EXERCISE GOAL:
Each line should be copied exactly.

━━━━━━

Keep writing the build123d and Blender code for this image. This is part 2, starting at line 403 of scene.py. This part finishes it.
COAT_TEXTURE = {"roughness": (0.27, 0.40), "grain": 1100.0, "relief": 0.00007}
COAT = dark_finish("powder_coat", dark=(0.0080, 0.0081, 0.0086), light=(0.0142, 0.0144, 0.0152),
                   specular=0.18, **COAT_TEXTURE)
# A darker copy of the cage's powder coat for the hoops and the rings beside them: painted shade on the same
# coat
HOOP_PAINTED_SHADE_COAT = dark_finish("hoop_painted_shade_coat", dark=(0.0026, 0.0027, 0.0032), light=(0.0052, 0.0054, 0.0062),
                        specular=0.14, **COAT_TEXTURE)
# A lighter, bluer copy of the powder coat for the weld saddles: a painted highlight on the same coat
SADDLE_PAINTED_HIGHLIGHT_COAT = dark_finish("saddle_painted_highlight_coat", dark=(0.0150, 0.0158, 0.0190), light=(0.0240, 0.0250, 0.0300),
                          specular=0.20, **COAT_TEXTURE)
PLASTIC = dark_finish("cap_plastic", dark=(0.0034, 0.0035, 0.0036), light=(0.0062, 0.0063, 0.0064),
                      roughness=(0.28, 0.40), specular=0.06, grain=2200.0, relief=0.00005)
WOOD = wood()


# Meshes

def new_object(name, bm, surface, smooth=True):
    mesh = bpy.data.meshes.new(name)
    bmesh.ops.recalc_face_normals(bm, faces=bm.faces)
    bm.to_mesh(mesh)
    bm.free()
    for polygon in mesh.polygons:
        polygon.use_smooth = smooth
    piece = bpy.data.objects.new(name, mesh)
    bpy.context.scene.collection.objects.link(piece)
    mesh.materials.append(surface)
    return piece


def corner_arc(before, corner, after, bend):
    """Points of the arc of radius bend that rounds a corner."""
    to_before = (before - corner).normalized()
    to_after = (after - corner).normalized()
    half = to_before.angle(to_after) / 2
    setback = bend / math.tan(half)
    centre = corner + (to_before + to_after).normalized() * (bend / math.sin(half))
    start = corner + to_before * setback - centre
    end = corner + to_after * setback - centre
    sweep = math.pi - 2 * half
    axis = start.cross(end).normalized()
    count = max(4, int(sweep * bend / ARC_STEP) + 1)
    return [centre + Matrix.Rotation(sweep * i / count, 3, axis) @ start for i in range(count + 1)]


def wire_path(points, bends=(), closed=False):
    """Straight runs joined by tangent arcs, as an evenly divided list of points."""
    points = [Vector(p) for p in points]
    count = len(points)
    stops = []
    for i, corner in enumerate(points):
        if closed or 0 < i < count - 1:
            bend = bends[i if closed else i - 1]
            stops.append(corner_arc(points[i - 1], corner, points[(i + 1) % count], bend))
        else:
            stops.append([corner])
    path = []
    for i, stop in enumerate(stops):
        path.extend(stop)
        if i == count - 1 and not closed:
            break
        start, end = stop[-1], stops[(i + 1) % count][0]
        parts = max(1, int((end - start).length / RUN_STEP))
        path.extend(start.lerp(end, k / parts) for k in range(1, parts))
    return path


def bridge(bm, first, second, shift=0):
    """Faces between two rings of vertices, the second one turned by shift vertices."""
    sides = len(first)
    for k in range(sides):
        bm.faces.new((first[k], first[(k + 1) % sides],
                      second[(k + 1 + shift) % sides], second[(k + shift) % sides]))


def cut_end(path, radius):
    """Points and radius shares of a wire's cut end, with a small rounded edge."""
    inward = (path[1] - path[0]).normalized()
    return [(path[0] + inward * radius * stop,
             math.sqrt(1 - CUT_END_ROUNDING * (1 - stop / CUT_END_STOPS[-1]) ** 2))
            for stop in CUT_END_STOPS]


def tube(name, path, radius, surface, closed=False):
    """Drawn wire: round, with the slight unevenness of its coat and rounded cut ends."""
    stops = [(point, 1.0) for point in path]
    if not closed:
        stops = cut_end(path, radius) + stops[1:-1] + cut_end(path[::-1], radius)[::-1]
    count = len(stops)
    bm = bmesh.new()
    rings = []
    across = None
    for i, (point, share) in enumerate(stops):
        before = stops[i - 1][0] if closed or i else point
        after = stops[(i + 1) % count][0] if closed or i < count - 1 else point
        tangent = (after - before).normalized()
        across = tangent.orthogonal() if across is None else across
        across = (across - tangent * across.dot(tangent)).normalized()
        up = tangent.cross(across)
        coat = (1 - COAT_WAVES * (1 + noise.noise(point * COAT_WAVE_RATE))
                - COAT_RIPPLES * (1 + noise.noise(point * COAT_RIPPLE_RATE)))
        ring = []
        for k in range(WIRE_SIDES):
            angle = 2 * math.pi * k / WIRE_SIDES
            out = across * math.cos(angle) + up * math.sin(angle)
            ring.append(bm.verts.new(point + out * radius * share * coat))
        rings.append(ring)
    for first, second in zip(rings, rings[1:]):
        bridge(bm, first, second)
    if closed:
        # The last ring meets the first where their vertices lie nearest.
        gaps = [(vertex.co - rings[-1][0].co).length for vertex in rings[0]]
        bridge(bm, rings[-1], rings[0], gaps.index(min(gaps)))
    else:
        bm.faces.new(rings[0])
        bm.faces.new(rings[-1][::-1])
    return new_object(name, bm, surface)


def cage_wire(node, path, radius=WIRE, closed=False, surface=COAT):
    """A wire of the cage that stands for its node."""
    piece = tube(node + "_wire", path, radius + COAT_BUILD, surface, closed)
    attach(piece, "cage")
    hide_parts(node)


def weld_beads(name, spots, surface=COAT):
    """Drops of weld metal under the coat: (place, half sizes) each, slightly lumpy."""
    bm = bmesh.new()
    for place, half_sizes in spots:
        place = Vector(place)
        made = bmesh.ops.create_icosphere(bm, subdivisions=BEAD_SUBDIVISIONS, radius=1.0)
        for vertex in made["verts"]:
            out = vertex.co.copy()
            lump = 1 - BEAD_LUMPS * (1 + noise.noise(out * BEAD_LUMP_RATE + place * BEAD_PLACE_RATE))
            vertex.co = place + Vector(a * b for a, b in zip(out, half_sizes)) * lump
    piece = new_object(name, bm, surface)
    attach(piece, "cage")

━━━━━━

FULL SOLUTION:
Keep writing the build123d and Blender code for this image. This is part 2, starting at line 403 of scene.py. This part finishes it.
COAT_TEXTURE = {"roughness": (0.27, 0.40), "grain": 1100.0, "relief": 0.00007}
COAT = dark_finish("powder_coat", dark=(0.0080, 0.0081, 0.0086), light=(0.0142, 0.0144, 0.0152),
                   specular=0.18, **COAT_TEXTURE)
# A darker copy of the cage's powder coat for the hoops and the rings beside them: painted shade on the same
# coat
HOOP_PAINTED_SHADE_COAT = dark_finish("hoop_painted_shade_coat", dark=(0.0026, 0.0027, 0.0032), light=(0.0052, 0.0054, 0.0062),
                        specular=0.14, **COAT_TEXTURE)
# A lighter, bluer copy of the powder coat for the weld saddles: a painted highlight on the same coat
SADDLE_PAINTED_HIGHLIGHT_COAT = dark_finish("saddle_painted_highlight_coat", dark=(0.0150, 0.0158, 0.0190), light=(0.0240, 0.0250, 0.0300),
                          specular=0.20, **COAT_TEXTURE)
PLASTIC = dark_finish("cap_plastic", dark=(0.0034, 0.0035, 0.0036), light=(0.0062, 0.0063, 0.0064),
                      roughness=(0.28, 0.40), specular=0.06, grain=2200.0, relief=0.00005)
WOOD = wood()


# Meshes

def new_object(name, bm, surface, smooth=True):
    mesh = bpy.data.meshes.new(name)
    bmesh.ops.recalc_face_normals(bm, faces=bm.faces)
    bm.to_mesh(mesh)
    bm.free()
    for polygon in mesh.polygons:
        polygon.use_smooth = smooth
    piece = bpy.data.objects.new(name, mesh)
    bpy.context.scene.collection.objects.link(piece)
    mesh.materials.append(surface)
    return piece


def corner_arc(before, corner, after, bend):
    """Points of the arc of radius bend that rounds a corner."""
    to_before = (before - corner).normalized()
    to_after = (after - corner).normalized()
    half = to_before.angle(to_after) / 2
    setback = bend / math.tan(half)
    centre = corner + (to_before + to_after).normalized() * (bend / math.sin(half))
    start = corner + to_before * setback - centre
    end = corner + to_after * setback - centre
    sweep = math.pi - 2 * half
    axis = start.cross(end).normalized()
    count = max(4, int(sweep * bend / ARC_STEP) + 1)
    return [centre + Matrix.Rotation(sweep * i / count, 3, axis) @ start for i in range(count + 1)]


def wire_path(points, bends=(), closed=False):
    """Straight runs joined by tangent arcs, as an evenly divided list of points."""
    points = [Vector(p) for p in points]
    count = len(points)
    stops = []
    for i, corner in enumerate(points):
        if closed or 0 < i < count - 1:
            bend = bends[i if closed else i - 1]
            stops.append(corner_arc(points[i - 1], corner, points[(i + 1) % count], bend))
        else:
            stops.append([corner])
    path = []
    for i, stop in enumerate(stops):
        path.extend(stop)
        if i == count - 1 and not closed:
            break
        start, end = stop[-1], stops[(i + 1) % count][0]
        parts = max(1, int((end - start).length / RUN_STEP))
        path.extend(start.lerp(end, k / parts) for k in range(1, parts))
    return path


def bridge(bm, first, second, shift=0):
    """Faces between two rings of vertices, the second one turned by shift vertices."""
    sides = len(first)
    for k in range(sides):
        bm.faces.new((first[k], first[(k + 1) % sides],
                      second[(k + 1 + shift) % sides], second[(k + shift) % sides]))


def cut_end(path, radius):
    """Points and radius shares of a wire's cut end, with a small rounded edge."""
    inward = (path[1] - path[0]).normalized()
    return [(path[0] + inward * radius * stop,
             math.sqrt(1 - CUT_END_ROUNDING * (1 - stop / CUT_END_STOPS[-1]) ** 2))
            for stop in CUT_END_STOPS]


def tube(name, path, radius, surface, closed=False):
    """Drawn wire: round, with the slight unevenness of its coat and rounded cut ends."""
    stops = [(point, 1.0) for point in path]
    if not closed:
        stops = cut_end(path, radius) + stops[1:-1] + cut_end(path[::-1], radius)[::-1]
    count = len(stops)
    bm = bmesh.new()
    rings = []
    across = None
    for i, (point, share) in enumerate(stops):
        before = stops[i - 1][0] if closed or i else point
        after = stops[(i + 1) % count][0] if closed or i < count - 1 else point
        tangent = (after - before).normalized()
        across = tangent.orthogonal() if across is None else across
        across = (across - tangent * across.dot(tangent)).normalized()
        up = tangent.cross(across)
        coat = (1 - COAT_WAVES * (1 + noise.noise(point * COAT_WAVE_RATE))
                - COAT_RIPPLES * (1 + noise.noise(point * COAT_RIPPLE_RATE)))
        ring = []
        for k in range(WIRE_SIDES):
            angle = 2 * math.pi * k / WIRE_SIDES
            out = across * math.cos(angle) + up * math.sin(angle)
            ring.append(bm.verts.new(point + out * radius * share * coat))
        rings.append(ring)
    for first, second in zip(rings, rings[1:]):
        bridge(bm, first, second)
    if closed:
        # The last ring meets the first where their vertices lie nearest.
        gaps = [(vertex.co - rings[-1][0].co).length for vertex in rings[0]]
        bridge(bm, rings[-1], rings[0], gaps.index(min(gaps)))
    else:
        bm.faces.new(rings[0])
        bm.faces.new(rings[-1][::-1])
    return new_object(name, bm, surface)


def cage_wire(node, path, radius=WIRE, closed=False, surface=COAT):
    """A wire of the cage that stands for its node."""
    piece = tube(node + "_wire", path, radius + COAT_BUILD, surface, closed)
    attach(piece, "cage")
    hide_parts(node)


def weld_beads(name, spots, surface=COAT):
    """Drops of weld metal under the coat: (place, half sizes) each, slightly lumpy."""
    bm = bmesh.new()
    for place, half_sizes in spots:
        place = Vector(place)
        made = bmesh.ops.create_icosphere(bm, subdivisions=BEAD_SUBDIVISIONS, radius=1.0)
        for vertex in made["verts"]:
            out = vertex.co.copy()
            lump = 1 - BEAD_LUMPS * (1 + noise.noise(out * BEAD_LUMP_RATE + place * BEAD_PLACE_RATE))
            vertex.co = place + Vector(a * b for a, b in zip(out, half_sizes)) * lump
    piece = new_object(name, bm, surface)
    attach(piece, "cage")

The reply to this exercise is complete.